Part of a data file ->
────────────────────────────────────────

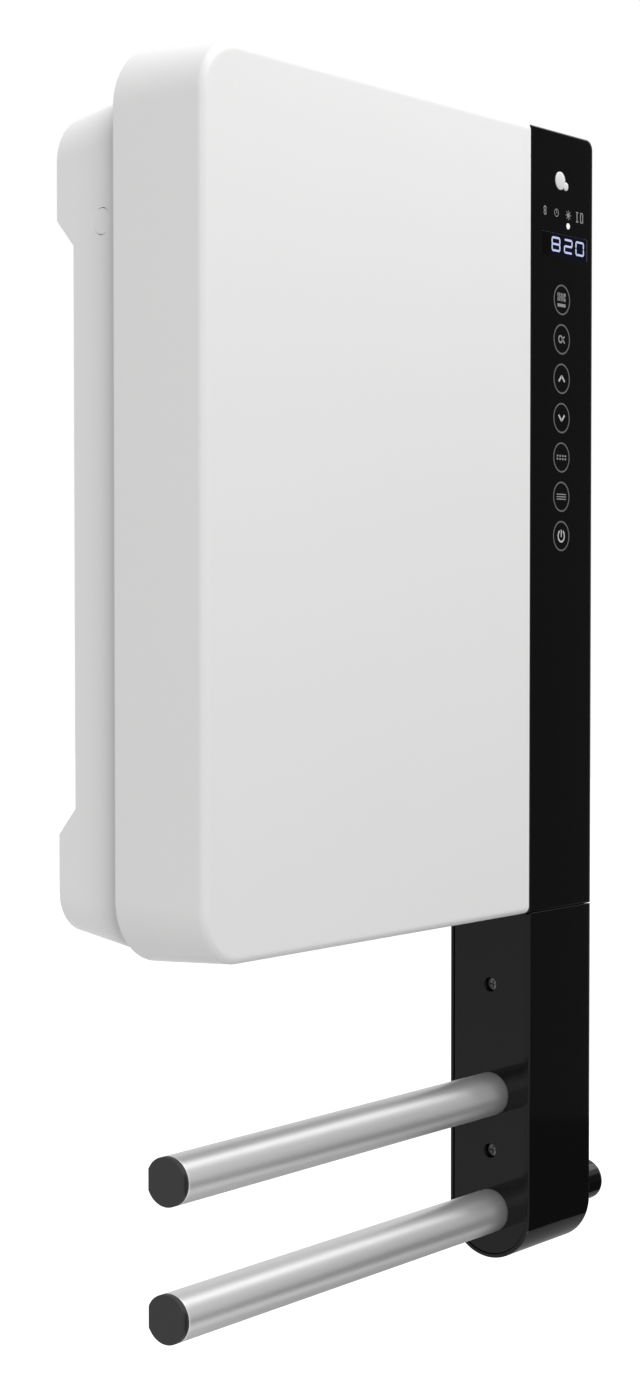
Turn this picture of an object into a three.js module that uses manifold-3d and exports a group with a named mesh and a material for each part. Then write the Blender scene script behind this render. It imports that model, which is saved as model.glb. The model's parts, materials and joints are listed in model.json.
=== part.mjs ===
// Bathroom wall fan heater with a control column and two towel bars.
//
// Lengths are millimetres. X runs to the right as seen from the front, Y runs into the wall and Z up.
// Pieces are placed from the body's datum: X = 0 on the middle of the body, Y = 0 on the wall and
// Z = 0 at the lower edge of the front face. The whole group is then lowered, so that the origin is
// the middle of the wall bracket's back.

import * as THREE from "three";
import { mergeVertices } from "three/addons/utils/BufferGeometryUtils.js";
import Module from "manifold-3d";

const wasm = await Module();
wasm.setup();

// ---- Driving dimensions ------------------------------------------------------------------------

// Fits and modelling allowances
const fitGap = 0.3; // between neighbouring pieces
const rootDepth = 0.5; // how far a rib, post or arm is sunk into the wall that it grows from
const overrun = 1; // how far a cut runs past the wall that it goes through

// Body
const bodyWidth = 354; // white cover and control column together
const bodyHeight = 450; // front face
const bodyDepth = 111; // wall to front face
const coverDepth = 55; // front face to the cover's back edge
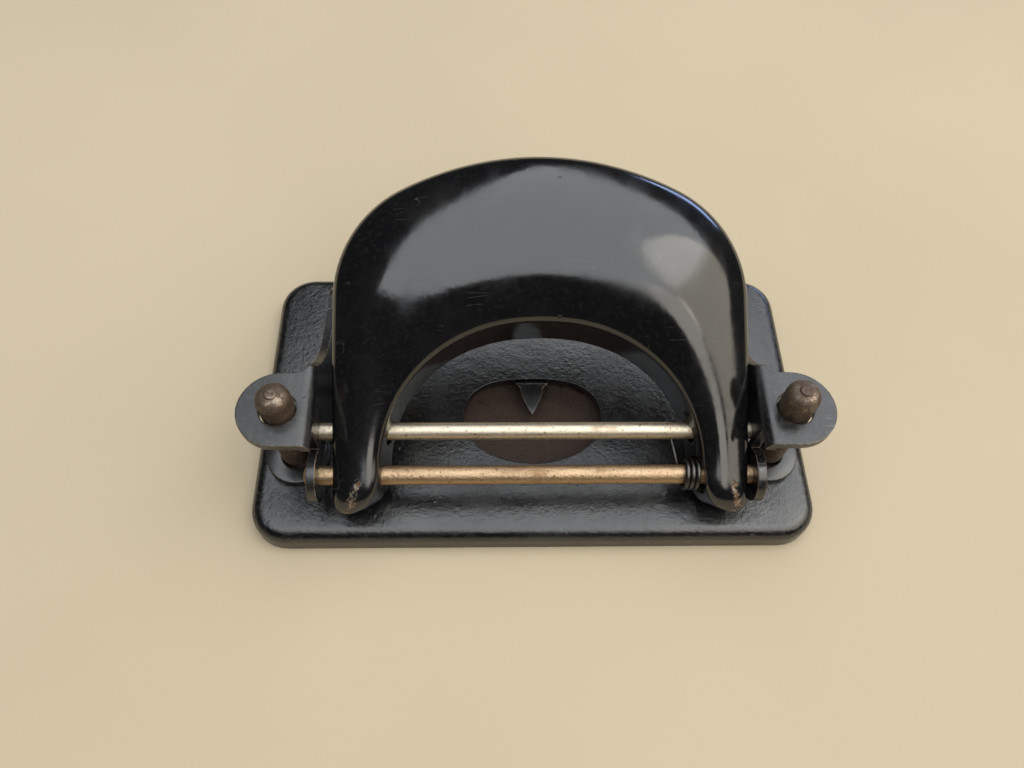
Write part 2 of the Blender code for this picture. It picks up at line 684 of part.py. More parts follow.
def handle_section(inner, outer, crown_share, inset, floor, count):
    """One closed section: up the inner wall, over the dome, and down the outer wall."""
    inner, outer = Vector(inner), Vector(outer)
    top = dome_height((inner.y + outer.y) / 2) - inset
    span = (outer - inner).length
    way = (outer - inner) / span
    peak = span * blend_value(*PEAK_SHARE, crown_share)

    def side(width, shape):
        run, slope, reach = (blend_value(*shape[key], crown_share) for key in ("run", "slope", "reach"))
        return side_profile(width, top, run, slope, reach, count)

    section = [(*(inner + way * reach), lift) for reach, lift in side(peak, INNER_SIDE)]
    section.append((*(inner + way * peak), top))
    falling = reversed(side(span - peak, OUTER_SIDE))
    section += [(*(outer - way * reach), lift) for reach, lift in falling]
    if floor < RIM_LEVEL:
        section = [(*inner, floor)] + section + [(*outer, floor)]
    return section


def handle_shape(inset, floor, rays=17, rows=8, count=6):
    """The horseshoe as one loft of sections, from the right toe over the crown to the left toe."""
    toe = HANDLE_TOE + inset
    right = []
    for row in range(rows):
        along = blend_value(toe, RAY_CENTRE, math.sin(math.pi / 2 * row / rows))
        inner, outer = arm_edges(along, inset)
        right.append(handle_section((inner, along), (outer, along), 0.0, inset, floor, count))
    for ray in range(rays, 0, -1):
        angle = math.pi / 2 * ray / rays
        crown_share = smoothstep(1.25 * (1.0 - ray / rays))
        ends = (bow_on_ray(angle, inset), outer_on_ray(angle, inset))
        right.append(handle_section(*ends, crown_share, inset, floor, count))
    ends = (bow_on_ray(0.0, inset), outer_on_ray(0.0, inset))
    top = handle_section(*ends, 1.0, inset, floor, count)
    left = [[(-x, y, z) for x, y, z in section] for section in reversed(right)]
    shape = bmesh.new()
    rings = [[shape.verts.new(point) for point in section] for section in right + [top] + left]
    for first, second in zip(rings, rings[1:]):
        for k in range(len(first)):
            after = (k + 1) % len(first)
            shape.faces.new((first[k], first[after], second[after], second[k]))
    shape.faces.new(rings[0])
    shape.faces.new(rings[-1])
    return shape


def handle_frame():
    place = Matrix.Translation((HANDLE_SHIFT_X, AXLE_Y, AXLE_Z))
    return place @ Matrix.Rotation(HANDLE_TILT, 4, "X")


def make_handle(material):
    """A domed shell, open below, with holes for the axle and a slot for the rod in each wall."""
    frame = handle_frame()
    handle = object_from_bmesh("handle", handle_shape(0.0, RIM_LEVEL), frame)
    hollow = handle_shape(HANDLE_WALL, RIM_LEVEL - CUT)
    combine(handle, object_from_bmesh("handle_hollow_cutter", hollow, frame))
    reach = HANDLE_HALF_X + CUT
    combine(handle, cylinder_x("handle_axle_cutter", (AXLE_Y, AXLE_Z), AXLE_R + SMALL_GAP, -reach, reach))
    rise = ROD_Z - AXLE_Z
    run = PIN_Y - AXLE_Y
    far = math.hypot(run, rise)
    lean = math.atan2(rise, run) - HANDLE_TILT
    far_spot = (far * math.cos(lean), far * math.sin(lean))
    near_spot = (run * math.cos(lean), run * math.sin(lean))
    slot = capsule(near_spot, far_spot, ROD_R + 0.18 * MM)
    combine(handle, flat_solid("handle_rod_cutter", slot, -reach, reach, frame @ frame_along_x()))
    low_x, high_x = BOW_HALF_X - 2 * CUT, COIL_START_X + 0.65 * MM
    notch = cylinder_x("spring_notch_cutter", (AXLE_Y, AXLE_Z), NOTCH_R, low_x, high_x)
    combine(handle, notch)
    return finish(handle, material)


def make_spring(material):
    """Torsion spring: an end in the axle's cross hole, three turns, and a leg under the drive rod."""
    run, rise = PIN_Y - AXLE_Y, ROD_Z - AXLE_Z
    span = math.hypot(run, rise)
    under_rod = ROD_R + WIRE_R + 0.12 * MM
    lean = math.atan2(rise, run) + math.asin((COIL_R - under_rod) / span)
    first, last = -math.pi / 2, lean - math.pi / 2 + 6 * math.pi

    def on_coil(x, radius, angle):
        return (x, AXLE_Y + radius * math.cos(angle), AXLE_Z + radius * math.sin(angle))

    points = [on_coil(COIL_START_X, radius, first) for radius in (0.35 * COIL_R, 0.85 * COIL_R)]
    pieces = 42
    for step in range(1, pieces + 1):
        angle = blend_value(first, last, step / pieces)
        x = COIL_START_X - COIL_PITCH * (angle - first) / (2 * math.pi)
        points.append(on_coil(x, COIL_R, angle))
    leg_x, leg_y, leg_z = points[-1]
    for reach in (2.5 * MM, 5.5 * MM, 8.6 * MM):
        inward = 0.24 * reach
        points.append((leg_x - inward, leg_y + reach * math.cos(lean), leg_z + reach * math.sin(lean)))
    return finish(wire_solid("return_spring", points, WIRE_R), material, 60.0)


# Assembly -------------------------------------------------------------------
def build():
    enamel = make_material("black_enamel", (0.012, 0.012, 0.014), 0.22, 0.0)
    rusty = make_material("rusty_sheet", (0.16, 0.085, 0.055), 0.6, 0.6)
    pin_steel = make_material("rusted_pin_steel", (0.24, 0.16, 0.11), 0.5, 0.8)
    nickel = make_material("nickelled_steel", (0.62, 0.56, 0.44), 0.28, 1.0)
    copper = make_material("coppered_steel", (0.56, 0.38, 0.22), 0.36, 1.0)
    spring_steel = make_material("spring_steel", (0.13, 0.12, 0.11), 0.35, 1.0)
    make_base(enamel)
    slide = make_chip_slide(rusty)
    make_pointer(enamel)
    make_detent(spring_steel)
    low_strip = BASE_UNDER_Z - GAP - STRIP
    make_rivet("pointer_rivet", (0, POINTER_RIVET_Y), BASE_TOP_Z + SMALL_GAP, low_strip - SMALL_GAP,
               0.75 * MM, 1.5 * MM, 0.5 * MM, enamel)
    detent_tail_z = BASE_UNDER_Z - GAP - 0.55 * MM
    make_rivet("detent_rivet", (DETENT_X, DETENT_RIVET_Y), BASE_TOP_Z + SMALL_GAP, detent_tail_z,
               0.75 * MM, 1.5 * MM, 0.5 * MM, enamel)
    pins = []
    for side, sign in SIDES.items():
        make_bracket(side, sign, enamel)
        make_die(side, sign, enamel)
        pins.append(make_pin(side, sign, pin_steel))
        for end, y in RIVET_YS.items():
            make_rivet(f"{side}_{end}_rivet", (sign * RIVET_X, y), FOOT_TOP_Z + SMALL_GAP,
                       BASE_UNDER_Z - SMALL_GAP, 1.05 * MM, 2.1 * MM, 0.9 * MM, enamel)
    make_axle(copper)
    rod = make_rod(nickel)
    make_spring(spring_steel)
    handle = make_handle(enamel)
    hang_on(hinge_empty("handle_pivot_axis", handle_frame()), handle)
    hang_on(hinge_empty("punch_travel_axis", Matrix.Translation((0, PIN_Y, ROD_Z))), rod, *pins)
    hang_on(hinge_empty("chip_slide_axis", Matrix.Translation((0, BASE_REAR_Y, SLIDE_LOW_Z))), slide)


SIDES = {"left": -1, "right": 1}
clear_scene()
PUNCH = new_collection("hole_punch")
CUTTERS = new_collection("cutters")
build()
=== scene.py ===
"""Looks of the two-hole desk punch: a Blender 4.5 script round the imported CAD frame.

Metres, +Z up, in the CAD frame. The handle and the return spring are modelled again
and finer; every other piece is a welded, smooth-shaded copy of its CAD node. Each
piece has a procedural material with its own grain, wear and gloss.
"""
import json
import math

import bmesh
import bpy
from mathutils import Matrix, Vector

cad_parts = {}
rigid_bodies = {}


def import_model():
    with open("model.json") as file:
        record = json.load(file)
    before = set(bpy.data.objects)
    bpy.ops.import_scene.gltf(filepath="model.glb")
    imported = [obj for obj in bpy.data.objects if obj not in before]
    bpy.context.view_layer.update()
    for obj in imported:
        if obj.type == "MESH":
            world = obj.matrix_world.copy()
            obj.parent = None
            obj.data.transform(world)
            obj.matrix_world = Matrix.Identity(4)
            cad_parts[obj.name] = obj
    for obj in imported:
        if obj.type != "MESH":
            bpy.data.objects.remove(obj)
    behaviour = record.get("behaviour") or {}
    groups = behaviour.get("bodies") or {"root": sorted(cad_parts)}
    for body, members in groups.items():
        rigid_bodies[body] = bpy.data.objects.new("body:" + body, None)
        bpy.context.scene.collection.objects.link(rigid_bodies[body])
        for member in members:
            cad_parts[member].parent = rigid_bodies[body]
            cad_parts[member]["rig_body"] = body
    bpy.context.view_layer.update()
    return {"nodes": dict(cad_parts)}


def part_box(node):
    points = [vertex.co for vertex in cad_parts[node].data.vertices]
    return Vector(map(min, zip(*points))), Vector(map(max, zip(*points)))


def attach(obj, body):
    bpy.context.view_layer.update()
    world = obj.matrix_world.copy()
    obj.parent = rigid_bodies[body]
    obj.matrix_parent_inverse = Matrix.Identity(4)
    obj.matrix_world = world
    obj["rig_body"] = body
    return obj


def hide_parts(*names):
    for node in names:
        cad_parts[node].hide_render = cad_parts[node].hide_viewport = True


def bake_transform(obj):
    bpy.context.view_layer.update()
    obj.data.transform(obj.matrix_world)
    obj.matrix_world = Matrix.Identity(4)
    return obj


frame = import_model()

MM = 0.001

# Places read from the frame ---------------------------------------------------
AXLE_LOW, AXLE_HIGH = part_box("front_axle")
ROD_LOW, ROD_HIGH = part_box("drive_rod")
HANDLE_LOW, HANDLE_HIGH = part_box("handle")
AXLE = (AXLE_LOW + AXLE_HIGH) / 2
ROD = (ROD_LOW + ROD_HIGH) / 2

# The handle's shape -----------------------------------------------------------
TILT = math.radians(30.0)
SHIFT_X = (HANDLE_LOW.x + HANDLE_HIGH.x) / 2
WALL = 1.3 * MM
HALF_X = (HANDLE_HIGH.x - HANDLE_LOW.x) / 2
APEX = 51.85 * MM
TOE = -5.9 * MM
CROWN_R = 49.3 * MM
SHOULDER_R = 20.0 * MM
BOW_HALF_X = 24.4 * MM
BOW_HALF_Y = 22.2 * MM
BOW_POWER = 2.2
# Section of the handle, as (arm, crown) pairs: lean of the wall, dome slope at the shoulder, rounding
INNER_SIDE = {"run": (1.4 * MM, 2.3 * MM), "slope": (0.53, 0.53), "reach": (0.9 * MM, 0.9 * MM)}
OUTER_SIDE = {"run": (0.3 * MM, 0.6 * MM), "slope": (0.70, 0.84), "reach": (0.9 * MM, 1.6 * MM)}
PEAK_SHARE = (0.45, 0.42)
RAY_CENTRE = 8.0 * MM
RIM_LEVEL = -3.0 * MM
DOME_TOP = 8.0 * MM
FOOT_DOME = 3.8 * MM
TOE_DROP = 2.2 * MM
AXLE_HOLE_R = 1.7 * MM
ROD_SLOT_R = 1.58 * MM
NOTCH_R = 3.1 * MM
NOTCH_END_X = 27.0 * MM

# The return spring ------------------------------------------------------------
WIRE_R = 0.4 * MM
COIL_R = 2.2 * MM
COIL_PITCH = 0.86 * MM
COIL_START_X = 26.35 * MM
COIL_TURNS = 3

# Light, stage and camera -----------------------------------------------------
LIGHT_DISTANCE = 1.2
LIGHTS = (  # name, shape, way to it from the object, size, power, colour
    ("sky_panel", "RECTANGLE", (0.10, 0.14, 0.98), (1.62, 2.30), 27.0, (0.93, 0.97, 1.0)),
    ("warm_panel", "ELLIPSE", (0.70, -0.12, 0.70), (1.25, 1.15), 8.0, (1.0, 0.93, 0.78)),
    ("front_panel", "ELLIPSE", (0.35, -0.60, 0.72), (0.42, 0.46), 1.35, (1.0, 0.95, 0.86)),
    ("blue_panel", "ELLIPSE", (0.60, 0.76, 0.25), (0.6, 0.24), 2.0, (0.45, 0.6, 1.0)),
)
ROOM_MIRRORED = (0.03, 0.031, 0.034, 1.0)
ROOM_DIFFUSE = (0.30, 0.30, 0.30, 1.0)
ROOM_SEEN = (0.66, 0.65, 0.63, 1.0)
FLOOR_HALF = 3.0
FLOOR_DROP = 0.02 * MM
CAMERA_PLACE = Vector((-7.37, -72.19, 133.77)) * MM
CAMERA_YAW = math.radians(2.976)
CAMERA_DROP = math.radians(60.11)
CAMERA_ROLL = math.radians(2.474)
CAMERA_LENS = 28.95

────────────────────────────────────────

What to work on -> Reproduce, exactly as written, the stretch of lines whose first line is the one with "for side, sign" and whose last line is the one with "bpy.data.objects.remove(obj)".

Output of the task ->
    for side, sign in SIDES.items():
        make_bracket(side, sign, enamel)
        make_die(side, sign, enamel)
        pins.append(make_pin(side, sign, pin_steel))
        for end, y in RIVET_YS.items():
            make_rivet(f"{side}_{end}_rivet", (sign * RIVET_X, y), FOOT_TOP_Z + SMALL_GAP,
                       BASE_UNDER_Z - SMALL_GAP, 1.05 * MM, 2.1 * MM, 0.9 * MM, enamel)
    make_axle(copper)
    rod = make_rod(nickel)
    make_spring(spring_steel)
    handle = make_handle(enamel)
    hang_on(hinge_empty("handle_pivot_axis", handle_frame()), handle)
    hang_on(hinge_empty("punch_travel_axis", Matrix.Translation((0, PIN_Y, ROD_Z))), rod, *pins)
    hang_on(hinge_empty("chip_slide_axis", Matrix.Translation((0, BASE_REAR_Y, SLIDE_LOW_Z))), slide)


SIDES = {"left": -1, "right": 1}
clear_scene()
PUNCH = new_collection("hole_punch")
CUTTERS = new_collection("cutters")
build()
=== scene.py ===
"""Looks of the two-hole desk punch: a Blender 4.5 script round the imported CAD frame.

Metres, +Z up, in the CAD frame. The handle and the return spring are modelled again
and finer; every other piece is a welded, smooth-shaded copy of its CAD node. Each
piece has a procedural material with its own grain, wear and gloss.
"""
import json
import math

import bmesh
import bpy
from mathutils import Matrix, Vector

cad_parts = {}
rigid_bodies = {}


def import_model():
    with open("model.json") as file:
        record = json.load(file)
    before = set(bpy.data.objects)
    bpy.ops.import_scene.gltf(filepath="model.glb")
    imported = [obj for obj in bpy.data.objects if obj not in before]
    bpy.context.view_layer.update()
    for obj in imported:
        if obj.type == "MESH":
            world = obj.matrix_world.copy()
            obj.parent = None
            obj.data.transform(world)
            obj.matrix_world = Matrix.Identity(4)
            cad_parts[obj.name] = obj
    for obj in imported:
        if obj.type != "MESH":
            bpy.data.objects.remove(obj)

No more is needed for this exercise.